Opinião
Demitir de funções quem já se demitiu das suas funções
Em Portugal, a discussão sobre a possível demissão de um governante raramente é uma discussão sobre a salvaguarda da confiança dos cidadãos na dignidade das instituições.
Se Constança Urbano de Sousa e Azeredo Lopes se mantiverem nos lugares de ministros da Administração Interna e da Defesa, depois de Pedrógão, Tancos e da gestão que se seguiu em ambos os casos, a única mensagem de confiança que os portugueses receberão do Estado é a de que podem estar seguros de que um político jamais será demitido por razões políticas.
Talvez um político possa ser demitido por razões criminais - e aí, suspeito, só se for apanhado com uma arma fumegante na mão, sendo porventura necessário que essa arma tenha estado entre as que foram roubadas em Tancos. Agora, um político ser demitido por causa das funções em que o povo o investiu? É melhor não contarmos com isso.
Bem sei que, na experiência portuguesa, a demissão de um responsável, "para que a culpa não morra solteira", é por hábito o primeiro passo para que, de facto, a culpa morra solteira. Mas isso acontece porque em Portugal as demissões são um expediente para abreviar crises por mero descargo de consciência, não para salvaguardar a confiança dos cidadãos nas instituições.
Se queremos um Estado digno dessa confiança, convém que saibamos reconhecer os casos em que a manutenção de um determinado político em funções simboliza a incompetência, a negligência ou a falta de autoridade do Estado.
Por que motivo temos uma relação de tanto pudor com o tema das demissões de políticos? A minha tese é a de que, em Portugal, o exercício de um cargo de ministro ou secretário de Estado não é visto por ninguém com a naturalidade da prestação temporária de serviço público. Por cá trata-se de uma honra superior, quase de um título nobiliárquico, o cume de uma vida dedicada à construção de uma reputação. Basta ver a solenidade que devotamos ao panteão dos "ex-governantes". E é por isso que quase ninguém admite com facilidade demitir-se ou ser demitido. Uma demissão de funções públicas é um enxovalho pessoal irreparável, um desterro social.

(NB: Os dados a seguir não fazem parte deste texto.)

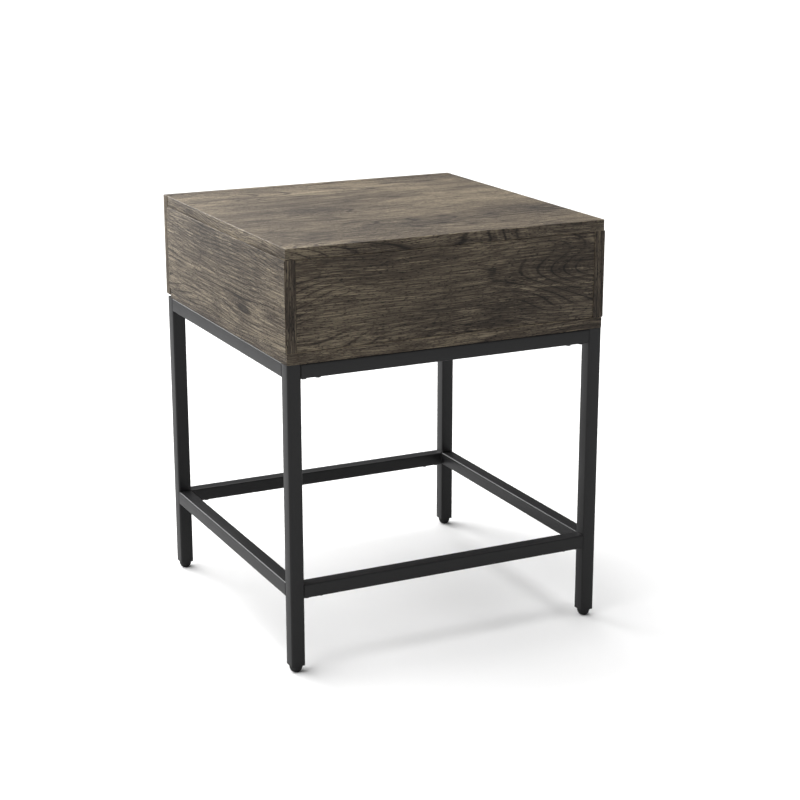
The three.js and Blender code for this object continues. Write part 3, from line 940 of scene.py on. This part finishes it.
pan_screw = cross_head(
    "pan_screw",
    [
        (1.8 * MM, -1 * MM),
        (1.8 * MM, 0),
        (3.2 * MM, 0),
        (3.2 * MM, 0.7 * MM),
        (2.7 * MM, 1.3 * MM),
        (1.8 * MM, 1.6 * MM),
    ],
    reach=1.5 * MM,
    width=0.8 * MM,
    depth=0.9 * MM,
)
flat_screw = cross_head(
    "flat_screw",
    [(2 * MM, -0.6 * MM), (3.4 * MM, 0), (3.4 * MM, 0.3 * MM), (2.4 * MM, 0.6 * MM)],
    reach=1.5 * MM,
    width=0.8 * MM,
    depth=0.5 * MM,
)


def ball_cage(name, low, high, middle_x, height):
    """A row of steel balls in a flat cage, at a height, along a stretch of a slide."""
    strip = block(
        name,
        (middle_x - CAGE_WIDTH / 2, low, height - CAGE_THICKNESS / 2),
        (middle_x + CAGE_WIDTH / 2, high, height + CAGE_THICKNESS / 2),
    )
    finish_with(strip, "BEVEL", width=CAGE_EDGE, segments=FINE_STEPS)
    first = low + (high - low - (BALLS_IN_CAGE - 1) * BALL_PITCH) / 2
    bpy.ops.object.select_all(action="DESELECT")
    bpy.ops.mesh.primitive_uv_sphere_add(
        segments=10, ring_count=6, radius=BALL_RADIUS, location=(middle_x, first, height)
    )
    balls = settle("balls")
    finish_with(
        balls,
        "ARRAY",
        count=BALLS_IN_CAGE,
        use_relative_offset=False,
        use_constant_offset=True,
        constant_offset_displace=(0, BALL_PITCH, 0),
    )
    join(strip, balls)
    smooth(strip)
    return strip


lever = block(
    "lever",
    (-LEVER_HEIGHT / 2, -LEVER_LENGTH / 2, 0),
    (LEVER_HEIGHT / 2, LEVER_LENGTH / 2, LEVER_THICKNESS),
)
bpy.ops.object.mode_set(mode="EDIT")
select(lever, "edges", runs_along(Z))
bpy.ops.mesh.bevel(offset=LEVER_CORNER, segments=6)
select(lever, "verts", lambda vert: vert.co.y > 0)
bpy.ops.transform.resize(value=(LEVER_TIP, 1, 1), center_override=(-LEVER_HEIGHT / 2, 0, 0))
select(lever, "faces", faces_along(Z, 1))
bpy.ops.mesh.inset(thickness=LEVER_RIM)
bpy.ops.mesh.extrude_region_move(TRANSFORM_OT_translate={"value": (0, 0, LEVER_RIB)})
bpy.ops.object.mode_set(mode="OBJECT")
finish_with(lever, "BEVEL", width=FINE_EDGE, segments=FINE_STEPS, limit_method="ANGLE")
smooth(lever)

cage_length = BALLS_IN_CAGE * BALL_PITCH
for side, sign in SIDES.items():
    slide_name = f"slide_outer_{side}"
    outer_low, outer_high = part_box(slide_name)
    outer = folded_sheet(
        f"case_member_{side}", outer_low, outer_high, Y, SLIDE_SHEET, SLIDE_CORNER, (X, -sign)
    )
    place(outer, "table", "zinc_steel", bright_zinc, slide_name)

    middle_body = f"slide_middle_{side}"
    middle_low, middle_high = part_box(middle_body)
    middle = folded_sheet(
        f"middle_member_{side}", middle_low, middle_high, Y, SLIDE_SHEET, SLIDE_CORNER, (X, -sign)
    )
    middle_web = middle_high.x if sign > 0 else middle_low.x
    middle_z = (middle_low.z + middle_high.z) / 2

    slide_name = f"slide_inner_{side}"
    inner_low, inner_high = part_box(slide_name)
    inner = folded_sheet(
        f"drawer_member_{side}", inner_low, inner_high, Y, SLIDE_SHEET, SLIDE_CORNER, (X, sign)
    )
    place(inner, "drawer", "zinc_steel", bright_zinc, slide_name)

    outer_web = outer_high.x if sign > 0 else outer_low.x
    inner_web = inner_low.x if sign > 0 else inner_high.x
    length = inner_high.y - inner_low.y
    for number, along in enumerate(SCREWS_ALONG, 1):
        y = inner_low.y + along * length
        at = (inner_web + sign * SLIDE_SHEET, y, middle_z)
        screw = copy_of(pan_screw, f"drawer_member_screw_{side}_{number}", at, (sign, 0, 0))
        place(screw, "drawer", "zinc_steel", bright_zinc)
        at = (outer_web - sign * SLIDE_SHEET, y, middle_z)
        screw = copy_of(flat_screw, f"case_member_screw_{side}_{number}", at, (-sign, 0, 0))
        place(screw, "table", "zinc_steel", bright_zinc)
        drill(middle, ACCESS_RADIUS, 2 * SLIDE_SHEET, (middle_web, y, middle_z), X)
    smooth(middle)
    place(middle, middle_body, "zinc_steel", bright_zinc, middle_body)

    y = inner_low.y + LEVER_ALONG * length
    at = (inner_web + sign * SLIDE_SHEET, y, middle_z)
    release = copy_of(lever, f"release_lever_{side}", at, (sign, 0, 0))
    place(release, "drawer", "black_plastic", black_nylon)

    cage_x = (middle_low.x + middle_high.x) / 2
    cages = (
        ("case", "table", outer_low, outer_high, middle_low, middle_high),
        ("drawer", middle_body, middle_low, middle_high, inner_low, inner_high),
    )
    for where, body, around_low, around_high, inside_low, inside_high in cages:
        start = middle_low.y + CAGE_FROM_FRONT
        heights = {
            "upper": (around_high.z - SLIDE_SHEET + inside_high.z) / 2,
            "lower": (around_low.z + SLIDE_SHEET + inside_low.z) / 2,
        }
        for row, height in heights.items():
            name = f"{where}_cage_{row}_{side}"
            cage = ball_cage(name, start, start + cage_length, cage_x, height)
            place(cage, body, "zinc_steel", bright_zinc)


# ---- Push latch ----------------------------------------------------------------------------------
# A moulded grey housing screwed to the back panel by two ears. Its spring plunger stands just off a
# zinc striker plate on the drawer's back, and pushes the closed drawer out when it is pressed.

EAR_THICKNESS = 3 * MM
LATCH_HALF_WIDTH = 10 * MM
LATCH_CORNER = 1.6 * MM
LATCH_EDGE = 0.3 * MM
NOSE_LENGTH = 3 * MM
NOSE_STEP = 0.9 * MM
EAR_CORNER = 5 * MM
EAR_SCREW_INSET = 5.5 * MM
BORE_RADIUS = 4.8 * MM
BORE_BACK_WALL = 8 * MM
STRIKER_CORNER = 3 * MM
STRIKER_SCREW_INSET = 3.8 * MM

grey_nylon = moulded("grey_nylon", 0x7C7E80, 0x8F9193, 0.5)
low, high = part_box("latch_housing")
middle_z = (low.z + high.z) / 2
housing = block(
    "latch_body",
    (-LATCH_HALF_WIDTH, low.y + NOSE_LENGTH, low.z),
    (LATCH_HALF_WIDTH, high.y, high.z),
)
bpy.ops.object.mode_set(mode="EDIT")
select(housing, "edges", runs_along(Y))
bpy.ops.mesh.bevel(offset=LATCH_CORNER, segments=4)
select(housing, "faces", faces_along(Y, -1))
bpy.ops.mesh.inset(thickness=NOSE_STEP)
bpy.ops.mesh.extrude_region_move(TRANSFORM_OT_translate={"value": (0, -NOSE_LENGTH, 0)})
bpy.ops.object.mode_set(mode="OBJECT")
ears = block("latch_ears", (low.x, high.y - EAR_THICKNESS, low.z), high)
bpy.ops.object.mode_set(mode="EDIT")
select(ears, "edges", runs_along(Y))
bpy.ops.mesh.bevel(offset=EAR_CORNER, segments=8)
bpy.ops.object.mode_set(mode="OBJECT")
finish_with(housing, "BOOLEAN", operation="UNION", object=ears, solver="EXACT")
bpy.data.objects.remove(ears)
bore_length = high.y - low.y - BORE_BACK_WALL
drill(housing, BORE_RADIUS, bore_length, (0, low.y, middle_z), Y)
for number, x in enumerate((low.x + EAR_SCREW_INSET, high.x - EAR_SCREW_INSET), 1):
    at = (x, high.y - EAR_THICKNESS, middle_z)
    screw = copy_of(pan_screw, f"latch_screw_{number}", at, (0, -1, 0))
    place(screw, "table", "zinc_steel", bright_zinc)
finish_with(housing, "BEVEL", width=LATCH_EDGE, segments=FINE_STEPS, limit_method="ANGLE")
smooth(housing)
place(housing, "table", "grey_plastic", grey_nylon, "latch_housing")

low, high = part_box("latch_plunger")
rod = (high.x - low.x) / 2
reach = high.y - low.y
profile = [
    (rod - 0.4 * MM, 0),
    (rod, 0.4 * MM),
    (rod, reach - 7.2 * MM),
    (rod - 0.5 * MM, reach - 6.8 * MM),
    (rod - 0.5 * MM, reach - 5.8 * MM),
    (rod, reach - 5.4 * MM),
    (rod, reach - 1.5 * MM),
    (rod - 0.4 * MM, reach - 0.9 * MM),
    (rod - 1.2 * MM, reach),
    (rod - 1.6 * MM, reach),
    (rod - 1.8 * MM, reach - 0.3 * MM),
]
rod_shape = turned("rod_shape", profile, FOOT_SIDES)
plunger = copy_of(rod_shape, "latch_rod", (0, high.y, middle_z), (0, -1, 0))
bpy.data.objects.remove(rod_shape)
place(plunger, "latch_plunger", "grey_plastic", grey_nylon, "latch_plunger")

low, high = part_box("latch_striker")
striker = block("striker_plate", low, high)
bpy.ops.object.mode_set(mode="EDIT")
select(striker, "edges", runs_along(Y))
bpy.ops.mesh.bevel(offset=STRIKER_CORNER, segments=6)
bpy.ops.object.mode_set(mode="OBJECT")
finish_with(striker, "BEVEL", width=FINE_EDGE, segments=FINE_STEPS, limit_method="ANGLE")
smooth(striker)
place(striker, "drawer", "zinc_steel", bright_zinc, "latch_striker")
for number, z in enumerate((low.z + STRIKER_SCREW_INSET, high.z - STRIKER_SCREW_INSET), 1):
    screw = copy_of(flat_screw, f"striker_screw_{number}", (0, high.y, z), (0, 1, 0))
    place(screw, "drawer", "zinc_steel", bright_zinc)
for sample in (cam, sunk_screw, pan_screw, flat_screw, lever):
    bpy.data.objects.remove(sample)


# ---- Studio --------------------------------------------------------------------------------------
# A plain pale floor that runs out of sight, one broad soft light high on the table's right, a weak
# fill that is stronger in front, a narrow edge light, and a dark card low in front that keeps the
# glare off the rails. The camera looks at the finished back and the right side from a little above.

FLOOR_RADIUS = 40
KEY_STRENGTH = 4.4
KEY_TOWARDS = Vector((1.25, -1.1, 3.0))
KEY_ANGLE = math.radians(80)
FILL_BEHIND = 0.85
FILL_BEFORE = 0.06
RIM_WATTS = 13
RIM_SIZE = (0.7, 0.9)
RIM_PLACE = (0.62, -1.65, 1.15)
RIM_TOWARDS = Vector((0.62, -1.5, 0.8))
CARD_TOWARDS = (-0.42, -0.86, 0.27)
CARD_SHADE = 0.15
CARD_RIM = 0.7  # the cosines at which the card's edge starts and is full
CARD_FULL = 0.95
FLOOR_GRAIN = 0.04


def floor_paint():
    """Matt white studio paint. It looks white, and throws only part of its light on the table."""
    material, tree, shader = new_material("matt_white_floor")
    place_on = add(tree, "TexCoord", {}).outputs["Object"]
    grain_size = 1 / 900  # about 1.1 mm
    grain = add(tree, "TexNoise", {"Vector": place_on, "Scale": 1 / grain_size})
    seen = add(tree, "LightPath", {}).outputs["Is Camera Ray"]
    inputs = {0: grain.outputs["Fac"], 1: FLOOR_GRAIN, 2: seen}
    share = add(tree, "Math", inputs, operation="MULTIPLY_ADD")
    tint = add(
        tree,
        "Mix",
        {"Factor": share.outputs[0], 6: paint(0xA4A4A4), 7: paint(0xF2F2F2)},
        data_type="RGBA",
    )
    tree.links.new(tint.outputs[2], shader.inputs["Base Color"])
    shader.inputs["Roughness"].default_value = 0.9
    shader.inputs["Specular IOR Level"].default_value = 0.1
    return material


bpy.ops.object.select_all(action="DESELECT")
bpy.ops.mesh.primitive_circle_add(vertices=96, radius=FLOOR_RADIUS, fill_type="NGON")
floor = settle("studio_floor")
floor.data.materials.append(floor_paint())

key = bpy.data.lights.new("key_light", "SUN")
key.energy = KEY_STRENGTH
key.angle = KEY_ANGLE
key_light = bpy.data.objects.new("key_light", key)
key_light.rotation_euler = KEY_TOWARDS.to_track_quat("Z", "Y").to_euler()
bpy.context.scene.collection.objects.link(key_light)

rim = bpy.data.lights.new("rim_light", "AREA")
rim.shape = "RECTANGLE"
rim.size, rim.size_y = RIM_SIZE
rim.energy = RIM_WATTS
rim_light = bpy.data.objects.new("rim_light", rim)
rim_light.location = RIM_PLACE
rim_light.rotation_euler = RIM_TOWARDS.to_track_quat("Z", "Y").to_euler()
bpy.context.scene.collection.objects.link(rim_light)

world = bpy.data.worlds.new("studio")
world.use_nodes = True
bpy.context.scene.world = world
sky = world.node_tree
backdrop = sky.nodes["Background"]
seen = add(sky, "LightPath", {}).outputs["Is Camera Ray"]
direction = add(sky, "TexCoord", {}).outputs["Generated"]
around = add(sky, "SeparateXYZ", {"Vector": direction})
fill = add(
    sky,
    "MapRange",
    {"Value": around.outputs["Y"], "From Min": -1.0, "To Min": FILL_BEHIND, "To Max": FILL_BEFORE},
)
facing_card = add(
    sky,
    "VectorMath",
    {0: direction, 1: CARD_TOWARDS},
    operation="DOT_PRODUCT",
).outputs["Value"]
card = add(
    sky,
    "MapRange",
    {
        "Value": facing_card,
        "From Min": CARD_RIM,
        "From Max": CARD_FULL,
        "To Min": 1.0,
        "To Max": CARD_SHADE,
    },
    interpolation_type="SMOOTHSTEP",
)
shaded = add(sky, "Math", {0: fill.outputs[0], 1: card.outputs[0]}, operation="MULTIPLY")
glow = add(sky, "Mix", {"Factor": seen, "A": shaded.outputs[0], "B": 1.0}, data_type="FLOAT")
sky.links.new(glow.outputs[0], backdrop.inputs["Strength"])
backdrop.inputs["Color"].default_value = (1, 1, 1, 1)
bpy.context.scene.view_settings.view_transform = "Standard"

CAMERA_AZIMUTH = math.radians(153.8)
CAMERA_ELEVATION = math.radians(15.88)
CAMERA_DISTANCE = 2.56
CAMERA_TARGET = Vector((-0.019, 0.037, 0.291))
CAMERA_LENS = 82.7
flat_share = math.cos(CAMERA_ELEVATION)
towards = Vector(
    (
        math.sin(CAMERA_AZIMUTH) * flat_share,
        -math.cos(CAMERA_AZIMUTH) * flat_share,
        math.sin(CAMERA_ELEVATION),
    )
)
camera = bpy.data.objects.new("camera", bpy.data.cameras.new("camera"))
camera.data.lens = CAMERA_LENS
camera.location = CAMERA_TARGET + towards * CAMERA_DISTANCE
camera.rotation_euler = (-towards).to_track_quat("-Z", "Y").to_euler()
bpy.context.scene.collection.objects.link(camera)
bpy.context.scene.camera = camera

Em Portugal, a discussão sobre a possível demissão de um governante raramente é uma discussão sobre a salvaguarda da confiança dos cidadãos na dignidade das instituições. O que é, quase sempre, é uma discussão tablóide, fulanizada, sobre a caída em desgraça do governante.
Se assim não fosse, poderíamos ter uma relação mais descomplexada e saudável com o tema. Não tem de ser a caída em desgraça de uma pessoa que determina a sua saída de um governo ou instituição. Muitas vezes o que impõe a demissão são razões relativamente inócuas para a reputação da pessoa demitida, como, por exemplo, a garantia de que os cidadãos podem acreditar que uma investigação oficial será realizada com transparência e sem conflitos de interesse.
Só este motivo objectivo seria suficiente para recomendar a demissão de Urbano de Sousa e Azeredo Lopes. Mas nos casos da tragédia de Pedrógão e do roubo de Tancos há mais razões do que essa: quer uma quer outro, perante as duas piores situações de falha de funcionamento corrente do Estado de que há memória, em matérias essenciais de soberania, foram incapazes de impor a sua autoridade, deixando que se instalasse um ambiente, sem fim à vista, de cacofonia, desorientação, desresponsabilização e desconfiança mútua entre instituições que deveriam trabalhar a uma só voz para restaurar a confiança dos portugueses no Estado.
Na prática, os ministros já se demitiram do exercício das suas funções. Falta só quem os demita no papel.